Today the Supreme Court decided Ramos v. Louisiana. (Eugene and Jon blogged about it earlier). The votes are very, very complicated:
GORSUCH, J., announced the judgment of the Court, and delivered the opinion of the Court with respect to Parts I, II–A, III, and IV–B–1, in which GINSBURG, BREYER, SOTOMAYOR, and KAVANAUGH, JJ., joined, an opinion with respect to Parts II–B, IV–B–2, and V, in which GINSBURG, BREYER, and SOTOMAYOR, JJ., joined, and an opinion with respect to Part IV–A, in which GINSBURG and BREYER, JJ., joined. SOTOMAYOR, J., filed an opinion concurring as to all but Part IV–A. KAVANAUGH, J., filed an opinion concurring in part. THOMAS, J., filed an opinion concurring in the judgment. ALITO, J., filed a dissenting opinion, in which ROBERTS, C. J., joined, and in which KAGAN, J., joined as to all but Part III–D.
Justice Kavanaugh offered this explanation of the breakdown:
As noted above, I join the introduction and Parts I, II–A, III, and IV–B–1 of JUSTICE GORSUCH‘s opinion for the Court. The remainder of JUSTICE GORSUCH‘s opinion does not command a majority. That point isimportant with respect to Part IV–A, which only three Justices have joined. It appears that six Justices of the Court treat the result in Apodaca as a precedent and therefore do not subscribe to the analysis in PartIV–A of JUSTICE GORSUCH‘s opinion.
This graph (as best as I can tell) charts the votes in the majority.
I will update the post as I make my way through the 87-page opinion.
Update: The remainder of this post explains the complicated breakdown of the Ramos majority.
Part II-B
Justices Gorsuch, Ginsburg, Breyer, and Sotomayor joined Part II-B . This brief section (pp. 9-11 of the slip opinion) tries to make sense of Apodaca v. Oregon:
So what could we possibly describe as the “holding” of Apodaca?
Really, no one has found a way to make sense of it. In later cases, this Court has labeled Apodaca an “exception,” “unusual,” and in any event “not an endorsement” of JusticePowell’s view of incorporation.34 At the same time, we have continued to recognize the historical need for unanimity.35 We’ve been studiously ambiguous, even inconsistent, about what Apodaca might mean.

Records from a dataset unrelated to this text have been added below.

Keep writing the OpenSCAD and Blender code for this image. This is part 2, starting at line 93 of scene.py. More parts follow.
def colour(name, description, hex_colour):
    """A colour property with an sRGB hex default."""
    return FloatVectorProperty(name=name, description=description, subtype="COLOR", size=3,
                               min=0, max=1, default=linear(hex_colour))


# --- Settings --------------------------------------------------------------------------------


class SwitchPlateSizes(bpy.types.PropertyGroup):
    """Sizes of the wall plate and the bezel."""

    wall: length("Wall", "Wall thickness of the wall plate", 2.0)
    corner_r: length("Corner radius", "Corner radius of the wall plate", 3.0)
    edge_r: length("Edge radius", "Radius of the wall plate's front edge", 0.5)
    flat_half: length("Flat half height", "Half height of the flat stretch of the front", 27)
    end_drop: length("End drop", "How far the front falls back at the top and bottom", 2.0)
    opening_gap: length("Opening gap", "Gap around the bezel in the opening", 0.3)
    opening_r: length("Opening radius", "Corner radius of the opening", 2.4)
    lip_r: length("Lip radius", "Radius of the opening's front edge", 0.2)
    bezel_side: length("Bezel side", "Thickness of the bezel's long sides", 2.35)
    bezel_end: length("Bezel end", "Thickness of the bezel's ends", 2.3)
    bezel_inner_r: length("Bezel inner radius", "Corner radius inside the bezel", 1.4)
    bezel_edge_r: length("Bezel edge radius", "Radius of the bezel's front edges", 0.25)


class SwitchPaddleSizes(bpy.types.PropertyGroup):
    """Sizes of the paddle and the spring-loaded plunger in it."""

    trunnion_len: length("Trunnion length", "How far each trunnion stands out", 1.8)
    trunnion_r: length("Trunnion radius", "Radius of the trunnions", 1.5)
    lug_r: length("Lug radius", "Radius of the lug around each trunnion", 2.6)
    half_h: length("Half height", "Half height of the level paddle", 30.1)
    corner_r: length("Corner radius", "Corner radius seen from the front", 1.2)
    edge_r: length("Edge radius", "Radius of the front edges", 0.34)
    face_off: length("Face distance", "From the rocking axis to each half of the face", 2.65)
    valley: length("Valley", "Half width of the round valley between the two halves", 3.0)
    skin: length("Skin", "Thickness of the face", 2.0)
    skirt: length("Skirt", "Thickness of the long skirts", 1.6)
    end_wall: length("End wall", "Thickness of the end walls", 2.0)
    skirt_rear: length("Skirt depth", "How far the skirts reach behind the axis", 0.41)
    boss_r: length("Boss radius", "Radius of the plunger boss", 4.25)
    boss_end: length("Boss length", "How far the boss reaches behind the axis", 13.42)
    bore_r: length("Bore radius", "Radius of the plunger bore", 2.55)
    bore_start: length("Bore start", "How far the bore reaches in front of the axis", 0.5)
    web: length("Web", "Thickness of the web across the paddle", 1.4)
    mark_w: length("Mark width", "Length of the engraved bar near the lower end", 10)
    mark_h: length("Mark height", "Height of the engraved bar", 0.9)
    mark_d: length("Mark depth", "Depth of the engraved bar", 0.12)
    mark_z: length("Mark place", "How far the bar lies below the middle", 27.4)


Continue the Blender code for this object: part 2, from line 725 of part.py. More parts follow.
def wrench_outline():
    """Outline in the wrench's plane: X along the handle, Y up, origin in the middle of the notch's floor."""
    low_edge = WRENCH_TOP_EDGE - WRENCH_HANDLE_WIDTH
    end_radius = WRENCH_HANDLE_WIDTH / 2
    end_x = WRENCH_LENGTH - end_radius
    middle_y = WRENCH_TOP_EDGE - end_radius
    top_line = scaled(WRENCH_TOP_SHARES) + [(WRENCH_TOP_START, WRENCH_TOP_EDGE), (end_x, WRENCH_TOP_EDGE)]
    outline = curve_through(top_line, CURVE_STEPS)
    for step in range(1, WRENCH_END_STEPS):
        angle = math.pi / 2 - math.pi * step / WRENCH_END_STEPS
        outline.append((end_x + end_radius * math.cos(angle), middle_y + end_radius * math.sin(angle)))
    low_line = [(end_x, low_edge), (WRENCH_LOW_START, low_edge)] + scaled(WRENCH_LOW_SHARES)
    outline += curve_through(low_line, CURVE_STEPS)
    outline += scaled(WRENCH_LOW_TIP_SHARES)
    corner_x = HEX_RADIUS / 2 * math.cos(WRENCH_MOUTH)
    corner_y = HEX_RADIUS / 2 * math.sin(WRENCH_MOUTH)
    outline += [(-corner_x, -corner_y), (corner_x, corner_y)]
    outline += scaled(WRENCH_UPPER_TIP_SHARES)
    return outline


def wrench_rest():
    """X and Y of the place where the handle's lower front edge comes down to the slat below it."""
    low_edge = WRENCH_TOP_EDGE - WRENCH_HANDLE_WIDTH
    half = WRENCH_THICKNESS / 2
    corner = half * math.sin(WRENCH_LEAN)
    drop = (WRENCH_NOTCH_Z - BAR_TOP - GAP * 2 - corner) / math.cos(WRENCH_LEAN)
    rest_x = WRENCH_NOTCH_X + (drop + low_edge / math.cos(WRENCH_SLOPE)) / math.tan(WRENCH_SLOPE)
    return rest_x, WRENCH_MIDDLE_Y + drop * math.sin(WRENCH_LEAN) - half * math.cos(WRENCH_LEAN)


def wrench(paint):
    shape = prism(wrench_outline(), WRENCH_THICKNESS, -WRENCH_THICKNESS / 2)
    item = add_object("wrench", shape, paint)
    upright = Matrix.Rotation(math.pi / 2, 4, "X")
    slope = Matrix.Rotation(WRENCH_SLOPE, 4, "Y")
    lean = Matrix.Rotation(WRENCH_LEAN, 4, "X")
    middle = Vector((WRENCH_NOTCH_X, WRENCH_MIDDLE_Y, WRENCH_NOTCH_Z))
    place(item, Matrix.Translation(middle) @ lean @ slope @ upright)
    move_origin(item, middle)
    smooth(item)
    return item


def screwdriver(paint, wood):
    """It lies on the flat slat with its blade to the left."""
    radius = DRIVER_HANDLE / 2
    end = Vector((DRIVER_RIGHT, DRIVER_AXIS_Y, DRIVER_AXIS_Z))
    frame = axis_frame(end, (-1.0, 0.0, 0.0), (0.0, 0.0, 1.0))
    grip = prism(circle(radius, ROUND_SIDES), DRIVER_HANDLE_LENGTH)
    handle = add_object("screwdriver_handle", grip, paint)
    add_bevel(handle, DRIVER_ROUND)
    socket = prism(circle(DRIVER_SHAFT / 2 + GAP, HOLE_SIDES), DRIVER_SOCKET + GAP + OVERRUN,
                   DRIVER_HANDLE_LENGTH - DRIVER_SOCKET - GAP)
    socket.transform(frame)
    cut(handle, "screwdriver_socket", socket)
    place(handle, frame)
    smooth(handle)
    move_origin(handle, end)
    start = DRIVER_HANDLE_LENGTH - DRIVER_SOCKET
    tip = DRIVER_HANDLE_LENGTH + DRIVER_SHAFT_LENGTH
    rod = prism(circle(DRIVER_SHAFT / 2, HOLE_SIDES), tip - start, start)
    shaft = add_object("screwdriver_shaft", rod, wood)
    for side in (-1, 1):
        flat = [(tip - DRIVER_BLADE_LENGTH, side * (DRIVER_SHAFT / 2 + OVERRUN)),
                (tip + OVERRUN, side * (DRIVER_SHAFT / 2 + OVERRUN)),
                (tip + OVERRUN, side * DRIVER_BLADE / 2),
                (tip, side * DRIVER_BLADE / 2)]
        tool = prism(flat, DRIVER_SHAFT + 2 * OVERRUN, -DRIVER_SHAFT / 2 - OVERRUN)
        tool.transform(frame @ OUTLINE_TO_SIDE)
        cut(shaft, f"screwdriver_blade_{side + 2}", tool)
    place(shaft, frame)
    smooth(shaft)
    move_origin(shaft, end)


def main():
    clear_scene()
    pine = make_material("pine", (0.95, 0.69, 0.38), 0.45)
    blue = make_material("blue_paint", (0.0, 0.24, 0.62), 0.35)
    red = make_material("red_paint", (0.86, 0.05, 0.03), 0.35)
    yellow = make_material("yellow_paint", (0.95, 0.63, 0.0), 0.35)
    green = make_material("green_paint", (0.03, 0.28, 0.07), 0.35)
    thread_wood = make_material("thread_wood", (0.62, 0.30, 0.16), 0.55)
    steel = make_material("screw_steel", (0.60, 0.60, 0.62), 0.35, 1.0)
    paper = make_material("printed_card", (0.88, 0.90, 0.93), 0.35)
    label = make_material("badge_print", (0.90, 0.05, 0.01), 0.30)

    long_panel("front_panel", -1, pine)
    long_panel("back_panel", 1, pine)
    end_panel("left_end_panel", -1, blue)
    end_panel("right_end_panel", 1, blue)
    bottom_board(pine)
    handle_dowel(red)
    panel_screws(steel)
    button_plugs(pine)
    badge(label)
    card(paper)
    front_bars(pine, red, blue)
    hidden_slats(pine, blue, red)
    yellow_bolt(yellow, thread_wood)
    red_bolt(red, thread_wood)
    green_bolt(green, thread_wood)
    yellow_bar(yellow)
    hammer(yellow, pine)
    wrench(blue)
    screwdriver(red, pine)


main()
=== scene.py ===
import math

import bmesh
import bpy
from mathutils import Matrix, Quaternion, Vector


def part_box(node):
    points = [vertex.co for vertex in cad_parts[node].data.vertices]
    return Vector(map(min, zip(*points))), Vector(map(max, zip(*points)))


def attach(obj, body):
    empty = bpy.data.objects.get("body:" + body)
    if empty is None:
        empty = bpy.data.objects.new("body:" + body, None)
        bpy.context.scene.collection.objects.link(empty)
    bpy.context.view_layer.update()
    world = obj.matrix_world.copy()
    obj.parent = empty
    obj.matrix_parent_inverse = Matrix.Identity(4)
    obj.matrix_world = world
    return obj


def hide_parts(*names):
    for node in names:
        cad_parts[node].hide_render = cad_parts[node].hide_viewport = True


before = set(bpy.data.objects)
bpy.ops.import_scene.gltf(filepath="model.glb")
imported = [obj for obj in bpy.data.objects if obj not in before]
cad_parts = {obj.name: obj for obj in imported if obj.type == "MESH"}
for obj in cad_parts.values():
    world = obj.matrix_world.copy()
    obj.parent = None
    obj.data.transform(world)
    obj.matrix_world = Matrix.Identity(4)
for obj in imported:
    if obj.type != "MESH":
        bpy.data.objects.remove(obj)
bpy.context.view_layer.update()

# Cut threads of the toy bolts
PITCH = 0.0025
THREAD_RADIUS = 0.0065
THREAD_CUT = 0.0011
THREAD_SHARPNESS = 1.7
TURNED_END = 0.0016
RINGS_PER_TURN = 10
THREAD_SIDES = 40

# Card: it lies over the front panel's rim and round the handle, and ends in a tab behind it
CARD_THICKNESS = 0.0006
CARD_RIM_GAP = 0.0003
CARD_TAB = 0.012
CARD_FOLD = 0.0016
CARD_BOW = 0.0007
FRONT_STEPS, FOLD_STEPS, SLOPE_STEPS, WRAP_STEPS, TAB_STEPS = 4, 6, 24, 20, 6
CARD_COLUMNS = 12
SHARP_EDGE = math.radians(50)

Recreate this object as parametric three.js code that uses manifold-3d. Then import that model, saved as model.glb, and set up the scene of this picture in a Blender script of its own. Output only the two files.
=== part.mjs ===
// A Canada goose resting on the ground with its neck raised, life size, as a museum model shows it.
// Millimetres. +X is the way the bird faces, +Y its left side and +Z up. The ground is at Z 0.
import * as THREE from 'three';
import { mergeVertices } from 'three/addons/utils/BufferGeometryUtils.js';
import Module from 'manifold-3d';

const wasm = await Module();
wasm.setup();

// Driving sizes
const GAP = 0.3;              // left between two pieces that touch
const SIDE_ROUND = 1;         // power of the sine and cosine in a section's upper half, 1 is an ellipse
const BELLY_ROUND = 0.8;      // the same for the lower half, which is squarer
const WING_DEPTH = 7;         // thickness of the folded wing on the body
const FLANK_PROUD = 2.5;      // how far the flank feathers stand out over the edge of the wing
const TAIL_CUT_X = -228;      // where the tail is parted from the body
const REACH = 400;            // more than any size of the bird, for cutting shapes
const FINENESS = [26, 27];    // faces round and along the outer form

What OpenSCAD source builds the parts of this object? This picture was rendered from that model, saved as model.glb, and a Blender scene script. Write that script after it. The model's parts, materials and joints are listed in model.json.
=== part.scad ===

Justice Kavanaugh did not join Part II-B.
Part IV-A
Justices Gorsuch, Ginsburg, and Breyer joined Part IV-A (pp. 16-20 of the slip opinion). This section responds to Justice Alito’s dissent. It begins:
If Louisiana’s path to an affirmance is a difficult one, the dissent’s is trickier still. The dissent doesn’t dispute that the Sixth Amendment protects the right to a unanimous jury verdict, or that the Fourteenth Amendment extends this right to state-court trials. But, it insists, we must affirm Mr. Ramos’s conviction anyway. Why? Because the doctrine of stare decisis supposedly commands it. There are two independent reasons why that answer falls short.
Justices Sotomayor and Kavanaugh did not join Part IV-A, for different reasons.
Part IV-B-2
Justices Gorsuch, Ginsburg, Breyer, and Sotomayor joined Part IV-B-2 and Part IV. Justice Kavanaugh did not join Part IV-B-2 and Part IV.